Other BHI claims about Cape Wind

  • BHI’s report is overly simplistic, makes sweeping assumptions, and overlooks some factors entirely, all of which overstate Cape Wind’s potential profitability. Certainly most renewable energy supporters would hope that renewable energy projects, like Cape Wind, can be profitable as are fossil fuel and nuclear energy projects because if clean energy isn’t profitable the U.S. won’t build very much of it. To be fair to BHI, there is one accurate and important statement about their estimate of Cape Wind’s profitability in their report that should even be underscored to its readers, as it bears upon all of their other analysis about Cape Wind, “this figure is subject to considerable uncertainty because the project faces a number of significant risks.”
  • The BHI report acknowledges it does not factor in lease payments Cape Wind will be required to make to the Federal Government, and it ignores entirely the Community Host Agreement that Cape Wind has signed with the Town of Yarmouth to provide $350,000 to the Town per year for a period of 20 years, indexed to inflation.

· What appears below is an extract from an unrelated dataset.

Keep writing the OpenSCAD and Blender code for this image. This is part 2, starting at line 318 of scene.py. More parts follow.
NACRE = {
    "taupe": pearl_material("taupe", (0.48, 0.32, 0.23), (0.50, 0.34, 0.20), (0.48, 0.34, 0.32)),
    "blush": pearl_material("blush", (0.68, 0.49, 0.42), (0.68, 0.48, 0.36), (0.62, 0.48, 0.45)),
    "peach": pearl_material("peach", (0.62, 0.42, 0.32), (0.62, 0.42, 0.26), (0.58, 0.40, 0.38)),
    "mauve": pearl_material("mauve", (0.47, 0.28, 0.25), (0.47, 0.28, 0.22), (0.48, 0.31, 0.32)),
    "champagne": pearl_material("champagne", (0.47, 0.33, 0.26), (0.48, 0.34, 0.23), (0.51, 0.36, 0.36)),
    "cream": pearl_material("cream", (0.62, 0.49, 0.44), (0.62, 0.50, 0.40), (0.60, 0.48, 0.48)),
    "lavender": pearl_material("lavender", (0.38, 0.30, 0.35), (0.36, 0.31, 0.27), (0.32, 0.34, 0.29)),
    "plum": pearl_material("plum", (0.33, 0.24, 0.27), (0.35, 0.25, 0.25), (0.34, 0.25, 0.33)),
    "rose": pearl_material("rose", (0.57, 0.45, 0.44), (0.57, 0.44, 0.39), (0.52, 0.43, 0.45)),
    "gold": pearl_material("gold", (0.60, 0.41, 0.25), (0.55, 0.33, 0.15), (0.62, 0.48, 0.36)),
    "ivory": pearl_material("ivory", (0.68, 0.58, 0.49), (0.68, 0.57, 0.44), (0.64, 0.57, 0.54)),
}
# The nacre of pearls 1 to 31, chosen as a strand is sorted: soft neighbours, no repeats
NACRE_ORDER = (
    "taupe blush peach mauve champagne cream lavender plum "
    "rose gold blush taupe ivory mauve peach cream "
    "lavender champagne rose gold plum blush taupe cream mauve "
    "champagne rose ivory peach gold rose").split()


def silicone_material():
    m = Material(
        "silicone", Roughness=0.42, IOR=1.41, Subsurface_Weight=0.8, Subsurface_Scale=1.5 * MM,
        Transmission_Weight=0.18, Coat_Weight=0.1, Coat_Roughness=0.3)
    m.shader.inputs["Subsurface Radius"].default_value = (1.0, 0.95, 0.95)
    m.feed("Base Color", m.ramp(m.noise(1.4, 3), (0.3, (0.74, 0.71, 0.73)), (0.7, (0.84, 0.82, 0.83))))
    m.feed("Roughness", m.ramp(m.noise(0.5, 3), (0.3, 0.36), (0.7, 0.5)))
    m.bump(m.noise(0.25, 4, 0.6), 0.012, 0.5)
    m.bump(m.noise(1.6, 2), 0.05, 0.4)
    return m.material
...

  • The prior BHI report on Cape Wind, in addition to questioning whether Cape Wind could be profitable, was also interesting in that it refused to classify Cape Wind’s job creation or its impact to reduce electricity prices as ‘benefits’. In the case of Cape Wind creating jobs BHI didn’t count that as a benefit because “…jobs are a cost not a benefit. Jobs are a cost because people have to be paid for the inconvenience, exertion and discipline that they demand.” In the case of Cape Wind reducing energy prices, BHI didn’t count that as a benefit because they just saw that as transferring money from power plant owners to electricity consumers. By contrast, the Massachusetts Energy Facilities Siting Board values maximizing savings to the electricity consumer over maximizing revenues to power plants and in their Final Decision to Approve Cape Wind’s application last year they found that Cape Wind would reduce electricity costs to consumers by $25 Million dollars per year.